Lydia is the first person we meet in production’s mournful opener, “Prologue/Invisible,” Esler delivering a decently emotive rendition of composer Perfect’s forgettable, generic ballad. The mood changes abruptly when Beetlejuice bursts onstage like a demented ringmaster, gleefully yelling “Welcome to a show about death!”

Lydia’s woes are magnified by her emotionally repressed, recently widowed father Charles (Jesse Sharp). Charles is eager to move on, specifically with Lydia’s wacky, winsome life coach, Delia (Kate Marilley). When Delia, Lydia and Charles move into the late Adam and Barbara’s newly haunted home, Beetlejuice — a “bio-exorcist” — is summoned to drive them out.

Kate Marilley (as Delia) and Jesse Sharp (as Charles) in “Beetlejuice” the stage musical now playing in Chicago.

Kate Marilley (as Delia) and Jesse Sharp (as Charles) in “Beetlejuice” the stage musical, now playing in Chicago.

Matthew Murphy

The bones of the story are solid. “Beetlejuice” has everything needed for an irreverent, innovative exploration of loss woven into a rambunctious ghost story.
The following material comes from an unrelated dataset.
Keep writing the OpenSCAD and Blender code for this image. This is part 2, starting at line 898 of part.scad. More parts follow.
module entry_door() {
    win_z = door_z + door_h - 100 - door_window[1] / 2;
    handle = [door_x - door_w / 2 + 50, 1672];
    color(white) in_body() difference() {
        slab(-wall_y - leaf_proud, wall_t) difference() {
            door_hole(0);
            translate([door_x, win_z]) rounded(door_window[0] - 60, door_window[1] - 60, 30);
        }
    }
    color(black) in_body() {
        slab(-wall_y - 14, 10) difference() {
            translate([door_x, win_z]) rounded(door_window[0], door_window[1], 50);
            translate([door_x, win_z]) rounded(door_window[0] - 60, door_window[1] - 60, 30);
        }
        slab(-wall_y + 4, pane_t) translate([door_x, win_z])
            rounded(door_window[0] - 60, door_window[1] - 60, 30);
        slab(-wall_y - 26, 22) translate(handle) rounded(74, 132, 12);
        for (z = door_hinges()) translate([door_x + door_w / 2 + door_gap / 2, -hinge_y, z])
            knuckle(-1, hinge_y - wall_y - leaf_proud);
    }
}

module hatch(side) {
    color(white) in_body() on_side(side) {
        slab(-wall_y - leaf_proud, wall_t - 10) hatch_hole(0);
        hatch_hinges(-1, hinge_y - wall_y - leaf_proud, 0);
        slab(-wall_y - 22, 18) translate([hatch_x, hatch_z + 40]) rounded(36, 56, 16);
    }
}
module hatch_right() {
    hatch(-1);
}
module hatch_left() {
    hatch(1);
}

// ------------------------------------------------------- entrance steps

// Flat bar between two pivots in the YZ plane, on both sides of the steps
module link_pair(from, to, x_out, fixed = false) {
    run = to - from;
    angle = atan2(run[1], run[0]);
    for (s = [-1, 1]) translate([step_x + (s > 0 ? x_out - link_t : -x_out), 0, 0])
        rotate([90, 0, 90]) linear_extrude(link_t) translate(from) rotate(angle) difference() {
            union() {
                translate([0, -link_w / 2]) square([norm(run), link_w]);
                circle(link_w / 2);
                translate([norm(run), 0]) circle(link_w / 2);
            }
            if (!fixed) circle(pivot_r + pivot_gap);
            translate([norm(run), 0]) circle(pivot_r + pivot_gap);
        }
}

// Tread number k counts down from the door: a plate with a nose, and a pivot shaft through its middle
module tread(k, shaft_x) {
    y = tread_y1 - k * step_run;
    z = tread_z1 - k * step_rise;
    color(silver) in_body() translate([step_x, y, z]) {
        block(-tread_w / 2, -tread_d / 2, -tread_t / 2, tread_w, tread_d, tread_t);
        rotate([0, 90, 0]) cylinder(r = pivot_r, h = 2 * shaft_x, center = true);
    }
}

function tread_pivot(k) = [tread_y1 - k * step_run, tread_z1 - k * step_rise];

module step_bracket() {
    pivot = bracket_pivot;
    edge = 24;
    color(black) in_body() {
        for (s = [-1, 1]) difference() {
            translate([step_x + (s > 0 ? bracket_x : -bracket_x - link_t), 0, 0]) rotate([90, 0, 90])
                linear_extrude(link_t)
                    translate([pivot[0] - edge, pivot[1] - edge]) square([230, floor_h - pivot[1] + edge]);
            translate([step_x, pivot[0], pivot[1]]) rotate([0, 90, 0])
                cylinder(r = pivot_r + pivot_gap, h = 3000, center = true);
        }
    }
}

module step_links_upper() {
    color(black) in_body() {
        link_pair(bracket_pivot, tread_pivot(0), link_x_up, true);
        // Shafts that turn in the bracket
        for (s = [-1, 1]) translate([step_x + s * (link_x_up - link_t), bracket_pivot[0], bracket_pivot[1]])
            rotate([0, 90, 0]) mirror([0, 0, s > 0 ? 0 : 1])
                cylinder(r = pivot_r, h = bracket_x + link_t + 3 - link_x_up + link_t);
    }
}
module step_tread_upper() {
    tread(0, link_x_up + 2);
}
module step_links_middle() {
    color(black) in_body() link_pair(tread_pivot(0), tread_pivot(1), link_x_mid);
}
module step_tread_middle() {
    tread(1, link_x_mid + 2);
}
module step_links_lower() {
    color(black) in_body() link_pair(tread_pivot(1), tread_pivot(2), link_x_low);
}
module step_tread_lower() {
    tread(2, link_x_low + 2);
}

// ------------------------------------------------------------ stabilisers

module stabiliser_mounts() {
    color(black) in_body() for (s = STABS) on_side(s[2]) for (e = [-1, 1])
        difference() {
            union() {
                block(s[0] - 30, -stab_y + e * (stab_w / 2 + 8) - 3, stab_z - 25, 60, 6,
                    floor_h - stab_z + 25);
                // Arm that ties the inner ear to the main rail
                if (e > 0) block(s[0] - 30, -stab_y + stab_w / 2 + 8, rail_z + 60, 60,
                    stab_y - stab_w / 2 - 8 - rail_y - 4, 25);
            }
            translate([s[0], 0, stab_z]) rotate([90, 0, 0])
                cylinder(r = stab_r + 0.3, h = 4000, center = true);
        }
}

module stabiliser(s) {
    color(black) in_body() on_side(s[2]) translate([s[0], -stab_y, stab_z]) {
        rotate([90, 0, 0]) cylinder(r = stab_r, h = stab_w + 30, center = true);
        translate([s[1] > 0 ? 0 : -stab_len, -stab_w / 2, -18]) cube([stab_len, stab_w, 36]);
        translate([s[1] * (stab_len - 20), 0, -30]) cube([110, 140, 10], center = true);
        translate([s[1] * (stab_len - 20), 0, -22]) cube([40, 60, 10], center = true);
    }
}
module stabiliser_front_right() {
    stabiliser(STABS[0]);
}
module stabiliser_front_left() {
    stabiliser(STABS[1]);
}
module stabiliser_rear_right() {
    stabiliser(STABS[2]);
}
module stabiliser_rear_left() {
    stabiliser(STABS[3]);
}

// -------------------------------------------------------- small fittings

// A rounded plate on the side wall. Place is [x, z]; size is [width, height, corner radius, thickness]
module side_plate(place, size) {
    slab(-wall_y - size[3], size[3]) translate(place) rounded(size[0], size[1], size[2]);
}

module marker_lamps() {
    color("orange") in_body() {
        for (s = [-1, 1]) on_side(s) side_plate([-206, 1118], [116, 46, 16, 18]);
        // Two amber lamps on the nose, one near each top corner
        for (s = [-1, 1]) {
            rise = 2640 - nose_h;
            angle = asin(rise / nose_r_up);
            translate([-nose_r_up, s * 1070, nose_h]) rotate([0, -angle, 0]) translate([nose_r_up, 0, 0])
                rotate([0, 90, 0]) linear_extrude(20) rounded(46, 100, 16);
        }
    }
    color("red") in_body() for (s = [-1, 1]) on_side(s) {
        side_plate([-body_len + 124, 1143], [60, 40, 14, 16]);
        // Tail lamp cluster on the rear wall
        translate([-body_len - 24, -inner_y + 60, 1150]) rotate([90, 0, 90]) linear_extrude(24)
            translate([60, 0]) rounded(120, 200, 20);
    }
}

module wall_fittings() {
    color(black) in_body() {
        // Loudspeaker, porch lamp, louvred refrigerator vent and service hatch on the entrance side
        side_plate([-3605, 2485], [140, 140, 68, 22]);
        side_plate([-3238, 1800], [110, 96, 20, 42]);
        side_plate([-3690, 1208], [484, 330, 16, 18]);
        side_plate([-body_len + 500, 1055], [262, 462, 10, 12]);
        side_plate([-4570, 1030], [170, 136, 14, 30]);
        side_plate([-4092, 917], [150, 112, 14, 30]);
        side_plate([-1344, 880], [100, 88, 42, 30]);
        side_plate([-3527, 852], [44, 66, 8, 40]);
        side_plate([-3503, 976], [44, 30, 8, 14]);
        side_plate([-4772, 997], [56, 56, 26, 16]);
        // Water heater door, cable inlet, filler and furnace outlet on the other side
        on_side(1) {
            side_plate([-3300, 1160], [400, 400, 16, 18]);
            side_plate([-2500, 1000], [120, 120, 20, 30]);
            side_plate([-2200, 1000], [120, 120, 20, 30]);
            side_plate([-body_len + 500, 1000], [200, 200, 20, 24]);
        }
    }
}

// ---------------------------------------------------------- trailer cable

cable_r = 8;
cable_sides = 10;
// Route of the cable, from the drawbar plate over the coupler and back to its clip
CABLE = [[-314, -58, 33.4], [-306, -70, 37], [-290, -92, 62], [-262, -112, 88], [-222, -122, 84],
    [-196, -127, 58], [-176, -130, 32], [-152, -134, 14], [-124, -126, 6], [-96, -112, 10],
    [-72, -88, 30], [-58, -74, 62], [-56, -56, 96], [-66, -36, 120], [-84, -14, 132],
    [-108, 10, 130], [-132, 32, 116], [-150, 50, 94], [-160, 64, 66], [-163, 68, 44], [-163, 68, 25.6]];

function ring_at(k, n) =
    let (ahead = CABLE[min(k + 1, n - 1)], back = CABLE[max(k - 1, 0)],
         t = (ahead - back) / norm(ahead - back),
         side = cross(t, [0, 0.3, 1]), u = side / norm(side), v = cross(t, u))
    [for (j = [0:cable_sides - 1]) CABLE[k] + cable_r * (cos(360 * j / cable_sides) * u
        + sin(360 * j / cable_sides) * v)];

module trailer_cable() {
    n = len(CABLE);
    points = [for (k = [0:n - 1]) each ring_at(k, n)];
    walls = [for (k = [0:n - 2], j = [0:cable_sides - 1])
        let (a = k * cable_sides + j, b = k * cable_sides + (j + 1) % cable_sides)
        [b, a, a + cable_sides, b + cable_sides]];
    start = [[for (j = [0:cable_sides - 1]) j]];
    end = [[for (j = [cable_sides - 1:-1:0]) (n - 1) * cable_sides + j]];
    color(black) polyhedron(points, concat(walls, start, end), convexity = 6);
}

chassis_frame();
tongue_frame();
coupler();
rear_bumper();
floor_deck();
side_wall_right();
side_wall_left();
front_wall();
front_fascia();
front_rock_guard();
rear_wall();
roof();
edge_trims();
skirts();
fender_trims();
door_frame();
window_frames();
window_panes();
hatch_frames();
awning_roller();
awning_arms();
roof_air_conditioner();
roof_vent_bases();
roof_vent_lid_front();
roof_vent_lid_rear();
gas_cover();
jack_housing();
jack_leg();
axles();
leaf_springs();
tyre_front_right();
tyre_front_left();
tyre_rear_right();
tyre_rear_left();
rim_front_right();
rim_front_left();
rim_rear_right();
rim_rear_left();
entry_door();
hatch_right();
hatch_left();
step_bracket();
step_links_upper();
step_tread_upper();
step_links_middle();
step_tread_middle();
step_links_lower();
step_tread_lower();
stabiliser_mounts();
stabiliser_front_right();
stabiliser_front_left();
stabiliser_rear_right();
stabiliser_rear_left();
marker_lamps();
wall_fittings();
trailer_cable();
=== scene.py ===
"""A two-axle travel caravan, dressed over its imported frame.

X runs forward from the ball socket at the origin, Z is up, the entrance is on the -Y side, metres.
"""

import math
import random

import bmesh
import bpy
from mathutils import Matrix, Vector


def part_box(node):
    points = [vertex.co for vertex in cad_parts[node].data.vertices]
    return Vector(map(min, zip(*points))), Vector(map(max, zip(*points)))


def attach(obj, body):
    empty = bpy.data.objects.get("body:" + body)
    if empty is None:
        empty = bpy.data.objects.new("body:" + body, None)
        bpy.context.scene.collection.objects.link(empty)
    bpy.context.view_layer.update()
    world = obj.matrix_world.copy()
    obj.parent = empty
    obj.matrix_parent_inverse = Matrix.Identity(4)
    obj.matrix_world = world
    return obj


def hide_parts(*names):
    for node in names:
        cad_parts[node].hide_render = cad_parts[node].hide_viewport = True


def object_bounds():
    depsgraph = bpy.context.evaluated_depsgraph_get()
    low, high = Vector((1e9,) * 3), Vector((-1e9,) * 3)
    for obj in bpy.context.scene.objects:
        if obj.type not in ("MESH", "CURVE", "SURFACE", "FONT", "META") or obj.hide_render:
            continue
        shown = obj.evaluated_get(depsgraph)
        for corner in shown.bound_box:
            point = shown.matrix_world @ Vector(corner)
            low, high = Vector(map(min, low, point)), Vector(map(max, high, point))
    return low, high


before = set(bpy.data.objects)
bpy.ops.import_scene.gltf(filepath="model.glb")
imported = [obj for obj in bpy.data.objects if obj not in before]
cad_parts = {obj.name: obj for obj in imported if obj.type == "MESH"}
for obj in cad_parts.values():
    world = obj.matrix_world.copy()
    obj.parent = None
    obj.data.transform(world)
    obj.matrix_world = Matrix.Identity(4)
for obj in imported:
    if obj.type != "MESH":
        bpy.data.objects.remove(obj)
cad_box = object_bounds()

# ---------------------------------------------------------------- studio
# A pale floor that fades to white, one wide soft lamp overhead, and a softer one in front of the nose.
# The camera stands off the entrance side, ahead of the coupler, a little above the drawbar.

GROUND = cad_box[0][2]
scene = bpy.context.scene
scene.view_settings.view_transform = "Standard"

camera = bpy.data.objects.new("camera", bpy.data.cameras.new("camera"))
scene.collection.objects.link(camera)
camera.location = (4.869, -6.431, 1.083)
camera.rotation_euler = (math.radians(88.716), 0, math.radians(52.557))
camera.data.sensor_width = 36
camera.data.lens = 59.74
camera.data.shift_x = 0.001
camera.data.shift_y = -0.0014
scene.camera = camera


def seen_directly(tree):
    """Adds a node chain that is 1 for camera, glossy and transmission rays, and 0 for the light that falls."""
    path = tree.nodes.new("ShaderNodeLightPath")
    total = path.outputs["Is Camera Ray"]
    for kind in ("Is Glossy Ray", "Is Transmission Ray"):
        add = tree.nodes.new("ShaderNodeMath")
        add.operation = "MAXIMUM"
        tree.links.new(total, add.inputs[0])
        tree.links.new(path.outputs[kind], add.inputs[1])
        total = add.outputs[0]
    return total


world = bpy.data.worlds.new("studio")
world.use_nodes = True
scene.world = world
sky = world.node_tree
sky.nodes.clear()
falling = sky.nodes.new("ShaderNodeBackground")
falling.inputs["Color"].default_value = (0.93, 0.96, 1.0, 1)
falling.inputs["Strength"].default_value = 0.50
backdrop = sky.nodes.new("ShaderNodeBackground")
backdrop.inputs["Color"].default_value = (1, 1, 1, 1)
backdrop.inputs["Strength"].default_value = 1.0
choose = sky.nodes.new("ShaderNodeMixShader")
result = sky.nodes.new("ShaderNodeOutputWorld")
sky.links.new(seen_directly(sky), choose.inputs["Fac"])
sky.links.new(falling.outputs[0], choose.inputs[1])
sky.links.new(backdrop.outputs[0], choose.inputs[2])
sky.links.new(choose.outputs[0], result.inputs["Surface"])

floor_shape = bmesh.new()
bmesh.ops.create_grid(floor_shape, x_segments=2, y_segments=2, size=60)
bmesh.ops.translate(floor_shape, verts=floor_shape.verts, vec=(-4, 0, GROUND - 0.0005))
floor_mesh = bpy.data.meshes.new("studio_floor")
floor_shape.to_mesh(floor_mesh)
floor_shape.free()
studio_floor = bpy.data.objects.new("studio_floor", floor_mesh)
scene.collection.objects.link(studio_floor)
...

But “Beetlejuice” is, alas, soulless. To paraphrase another famous ghost story, it’s a tale of sound and fury, signifying not much.

Instead of characters and story, “Beetlejuice” offers an onslaught of bells and whistles: Kenneth Posner’s lighting design has enough strobes for an all-night rave. Peter Nigrini’s dizzying projections whirl and blink like fractured kaleidoscopes. There are myriad afterworldly creatures, including some gigantic sandworms (from puppet designer Michael Curry). David Korins’ purposefully off-kilter set is like a Lewis Carroll fever dream. William Ivey Long’s eye-popping costumes are delightfully flamboyant and equally macabre. But there’s no disguising the show’s lack of heart or real dramatic tension under Timbers’ overall manic pace for the show.
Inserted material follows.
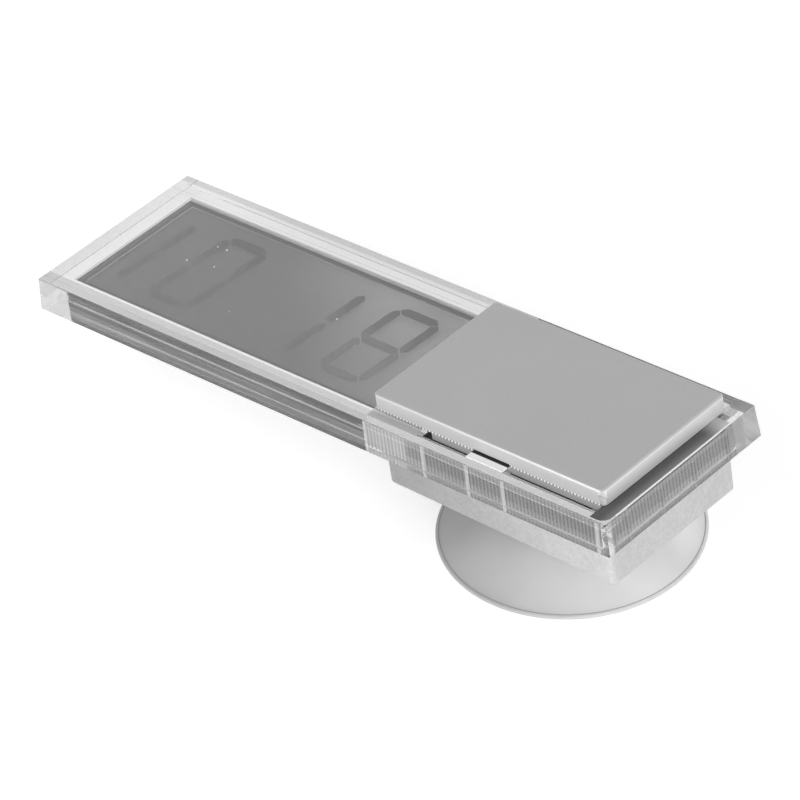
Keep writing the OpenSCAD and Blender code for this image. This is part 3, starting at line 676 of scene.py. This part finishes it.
def refined(node_name, new_name, round_mm, smooth=True):
    """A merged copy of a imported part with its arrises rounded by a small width. A part of flat
    faces is left flat, because a bent normal on a clear face would blur what lies behind it."""
    mesh = frame["nodes"][node_name].data.copy()
    mesh.name = new_name
    shell = bmesh.new()
    shell.from_mesh(mesh)
    bmesh.ops.remove_doubles(shell, verts=shell.verts, dist=MERGE_MM * MM)
    bmesh.ops.dissolve_limit(shell, angle_limit=math.radians(FLAT_DEGREES), verts=shell.verts,
                             edges=shell.edges)
    shell.to_mesh(mesh)
    shell.free()
    if smooth:
        mesh.shade_smooth()
        mesh.set_sharp_from_angle(angle=math.radians(ARRIS_DEGREES))
    else:
        mesh.shade_flat()
    piece = bpy.data.objects.new(new_name, mesh)
    bpy.context.scene.collection.objects.link(piece)
    bevel = piece.modifiers.new("arris", "BEVEL")
    bevel.width = round_mm * MM
    bevel.segments = ARRIS_STEPS
    bevel.limit_method = "ANGLE"
    bevel.angle_limit = math.radians(ARRIS_DEGREES)
    bevel.use_clamp_overlap = False
    bevel.harden_normals = smooth
    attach(piece, body_of(node_name))
    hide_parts(node_name)
    print(new_name, "faces", len(mesh.polygons))


refined("face_plate", "clear_plate", 0.05, smooth=False)
refined("silver_cover", "painted_cover", 0.06)
refined("rear_housing", "milky_housing", 0.15)

# %% [markdown]
# ## Pieces from arrays of points
# The sucker and the foil are new meshes, each from one array of points. One function makes such a
# mesh, welds its doubled points, turns its faces outwards and hangs it on its body.

# %% Pieces from points
WELD_MM, SMOOTH_DEGREES = 0.001, 35


def mesh_piece(name, points, faces, finish, body, stands_for=None):
    """A mesh from a whole array of points and a list of faces, closed and turned outwards, that
    rides a body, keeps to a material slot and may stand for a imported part."""
    mesh = bpy.data.meshes.new(name)
    mesh.from_pydata(points.reshape(-1, 3).tolist(), [], faces)
    shell = bmesh.new()
    shell.from_mesh(mesh)
    bmesh.ops.remove_doubles(shell, verts=shell.verts, dist=WELD_MM * MM)
    bmesh.ops.recalc_face_normals(shell, faces=shell.faces)
    shell.to_mesh(mesh)
    shell.free()
    mesh.shade_smooth()
    mesh.set_sharp_from_angle(angle=math.radians(SMOOTH_DEGREES))
    mesh.materials.append(FINISH[finish])
    piece = bpy.data.objects.new(name, mesh)
    bpy.context.scene.collection.objects.link(piece)
    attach(piece, body)
    if stands_for:
        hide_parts(stands_for)
    print(name, "faces", len(mesh.polygons))


# %% [markdown]
# ## Rows that close on themselves
# A turned piece is many copies of its outline round an axis, and a flat strip is two copies of its
# outline, one over the other. In both, each row of points closes on itself and joins the next row
# with four-cornered faces.

# %% Rings of faces and turned outlines


def ring_faces(rows, around):
    """Four-cornered faces between neighbouring rows of points that close on themselves."""
    row, column = np.meshgrid(np.arange(rows - 1), np.arange(around), indexing="ij")
    step = (column + 1) % around
    corners = [row * around + column, row * around + step, (row + 1) * around + step,
               (row + 1) * around + column]
    return np.stack(corners, -1).reshape(-1, 4)


def turned(outline, around):
    """Points of an outline of radius and height turned around Z: x = r cos a, y = r sin a."""
    a = np.linspace(0, FULL_TURN, around, endpoint=False)
    r, z = outline[:, :1], outline[:, 1:]
    return np.stack([r * np.cos(a), r * np.sin(a), z + 0 * a], -1)


# %% [markdown]
# ## The sucker
# A soft sucker is round about one axis, so its skin is an outline turned around Z: the outline
# runs out under the hollow, over the sealing rim's bead and up the cone to the neck and the
# mushroom head, which the housing's keyhole holds. The hollow is part of a ball, the bead half an
# ellipse, and the cone's height is a power of the way inwards, so it starts flat at the rim.

# %% Sucker
SUCKER_SIDES, CONE_POWER = 160, 1.3
rim_r, rim_h, bead_r, cone_h, shoulder_r = 17.5, 0.5, 0.25, 6.4, 5.5
neck_r, head_r, head_low, head_high = 2.6, 4.2, 8.64, 10.64
hollow_r, hollow_h = 16.3, 3.4
inward = np.linspace(1, 0, 40)
cone = np.stack([shoulder_r + (rim_r - bead_r - shoulder_r) * inward,
                 rim_h + (cone_h - rim_h) * (1 - inward) ** CONE_POWER], 1)
over_bead = np.linspace(0, math.pi, 9)
bead = np.stack([rim_r - bead_r + bead_r * np.sin(over_bead),
                 rim_h / 2 - rim_h / 2 * np.cos(over_bead)], 1)
ball_r = (hollow_r ** 2 + hollow_h ** 2) / (2 * hollow_h)
dip = np.linspace(0, math.asin(hollow_r / ball_r), 24)
hollow = np.stack([ball_r * np.sin(dip), hollow_h - ball_r * (1 - np.cos(dip))], 1)
mushroom = np.array([[neck_r, cone_h], [neck_r, head_low], [head_r, head_low],
                     [head_r, (head_low + head_high) / 2], [head_r * 0.8, head_high - 0.3],
                     [head_r / 2, head_high], [0, head_high]])
outline = np.concatenate([hollow, bead, cone, mushroom]) * MM
mesh_piece("soft_sucker", turned(outline, SUCKER_SIDES),
           ring_faces(len(outline), SUCKER_SIDES).tolist(), "soft_vinyl",
           "sucker", stands_for="sucker")

# %% [markdown]
# ## The black foil
# A thin strip of black foil lies on the plate beside the cover's right end. It starts under the
# cover's wall and its outer near corner is round. Its outline is one array of points, which a
# second row lifts by the foil's thickness.

# %% Foil strip
FOIL_X, FOIL_Y, FOIL_Z, FOIL_R = (-2.75, -0.3), (-14.15, 9.9), (0.01, 0.05), 1.3
bend = np.linspace(-math.pi / 2, 0, 12)
foil_outline = np.concatenate([
    [[FOIL_X[0], FOIL_Y[0]]],
    np.stack([FOIL_X[1] - FOIL_R + FOIL_R * np.cos(bend),
              FOIL_Y[0] + FOIL_R + FOIL_R * np.sin(bend)], 1),
    [[FOIL_X[1], FOIL_Y[1]], [FOIL_X[0], FOIL_Y[1]]]])
corners = len(foil_outline)
foil_points = np.stack([np.column_stack([foil_outline, np.full(corners, z)]) for z in FOIL_Z])
foil_faces = ring_faces(2, corners).tolist() + [list(range(corners)),
                                                list(range(corners, 2 * corners))]
mesh_piece("black_foil", from_head(foil_points), foil_faces, "foil", "clock_head")

# %% [markdown]
# ## Studio
# The clock stands on a pale floor under large soft lamps. The floor and the world look white to
# the camera, to reflections and to what is seen through clear plastic, but light the clock only
# as much as their plain colours do.

# %% Floor
FLOOR_HALF, FLOOR_GLOW = 3.0, 0.49


def seen_directly(f):
    """1 for camera, mirror and see-through rays, 0 for the rays that light a surface."""
    camera_ray, mirror_ray, clear_ray = (
        f.node("ShaderNodeLightPath", output=f"Is {way} Ray")
        for way in ("Camera", "Glossy", "Transmission"))
    return (camera_ray + mirror_ray + clear_ray).smaller(1.0)


floor_mesh = bpy.data.meshes.new("floor")
corner = np.array([[-1, -1], [1, -1], [1, 1], [-1, 1]]) * FLOOR_HALF
floor_mesh.from_pydata([(x, y, -0.02 * MM) for x, y in corner.tolist()], [], [(0, 1, 2, 3)])
floor = bpy.data.objects.new("floor", floor_mesh)
bpy.context.scene.collection.objects.link(floor)

ground = Finish("pale_floor")
pale = ground.node("ShaderNodeBsdfPrincipled", {}, {"Base Color": grey(0.8), "Roughness": 0.7,
                                                    "Specular IOR Level": 0.2})
glow = ground.node("ShaderNodeEmission", {}, {"Color": grey(1),
                                              "Strength": seen_directly(ground) * FLOOR_GLOW})
both = ground.node("ShaderNodeAddShader", {}, {0: pale, 1: glow})
ground.node("ShaderNodeOutputMaterial", {}, {"Surface": both})
floor_mesh.materials.append(ground.owner)
print("floor of", 2 * FLOOR_HALF, "m")

# %% [markdown]
# ## The room
# The world is the room around the clock: white at the horizon and greyer overhead, so the plate's
# top shows a soft gradient.

# %% World
bpy.context.scene.world = bpy.data.worlds.new("studio")
world = Finish("studio", bpy.context.scene.world)
direction = world.node("ShaderNodeTexCoord", output="Generated")
upward = world.node("ShaderNodeSeparateXYZ", {}, {0: direction}, "Z")
white = world.mix(upward.rise(0.2, 1.0), grey(1.0), grey(0.72))
light = world.mix(upward.rise(-0.1, 1.0), grey(0.75), grey(0.3))
room = world.mix(seen_directly(world), light, white)
background = world.node("ShaderNodeBackground", {}, {"Color": room})
world.node("ShaderNodeOutputWorld", {}, {"Surface": background})
print("room of", len(world.tree.nodes), "nodes")

# %% [markdown]
# ## Lamps
# Three large square lamps stand round the clock: the front and side ones make the sides' tones,
# the back one draws the far arrises. They don't show through clear pieces, where they would leave
# white blobs.

# %% Soft lamps


def lamp(name, place, aim, size, power):
    """A square area lamp that faces a point. A lamp shines along its own -Z."""
    light = bpy.data.lights.new(name, "AREA")
    light.shape, light.size, light.energy = "SQUARE", size, power
    thing = bpy.data.objects.new(name, light)
    bpy.context.scene.collection.objects.link(thing)
    z = np.array(place, float) - aim
    z /= np.linalg.norm(z)
    x = np.cross([0, 0, 1], z)
    x /= np.linalg.norm(x)
    seat = np.eye(4)
    seat[:3, :3] = np.stack([x, np.cross(z, x), z], 1)
    seat[:3, 3] = place
    thing.matrix_world = Matrix(seat)
    thing.visible_transmission = False
    print(name, "of", power, "W")


middle = np.array(cad_low + cad_high) / 2
lamp("front_lamp", (-0.35, -1.0, 0.4), middle, 0.7, 6.0)
lamp("side_lamp", (1.05, -0.45, 0.4), middle, 0.7, 7.0)
lamp("back_lamp", (0.1, 0.8, 0.7), middle, 0.6, 1.5)
bpy.context.scene.view_settings.view_transform = "Standard"

# %% [markdown]
# ## Long light paths
# A clear block leads light from face to face: a ray that enters the plate's end is mirrored a
# dozen times before it leaves, and a path that is cut short comes out black. So the paths through
# clear pieces may be long.

# %% Longer paths
LONGEST_PATH = 40
for limit in ("max_bounces", "glossy_bounces", "transmission_bounces", "transparent_max_bounces"):
    setattr(bpy.context.scene.cycles, limit, LONGEST_PATH)
print("longest light path:", LONGEST_PATH, "steps")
As Beetlejuice, Collette keeps up the breakneck pace with a bourbon-over-gravel vocal fry that’s burnt to a screechy crisp. When he cackles “I do this s--- eight times a week,” it’s tough not to worry about his vocal cords. This is a role defined by stamina more than anything else, and Collette runs a credible marathon.

The cast’s relentless energy is commendable. The ensemble brings the house down with “Day-O (The Banana Boat Song),” turning the late, great Harry Belafonte’s hit into a joyful calypso party fueled by demonic possession. The number is a highlight for choreographer Connor Gallagher, who deftly merges the physical vocabulary of ethereal specters and lurching zombies with fleet-footed tap and gasp-inducing acrobatics.

Gallagher also does fine work with the legions of “recently deceased,” including a football team, a gospel choir, a cheerleading squad and a South American beauty queen among them. The last is Miss Argentina (Danielle Marie Gonzalez), a Netherworld receptionist and cosplay inspiration for several fabulously turned out Miss Argentinas in the audience on opening night.

Leading the ensemble in “What I Know Now,” Gonzalez offers a reminder that can’t be denied: Life is fleeting and death is “super long.” Those are words to live by, even if they are buried in a musical that fails to make the most of them.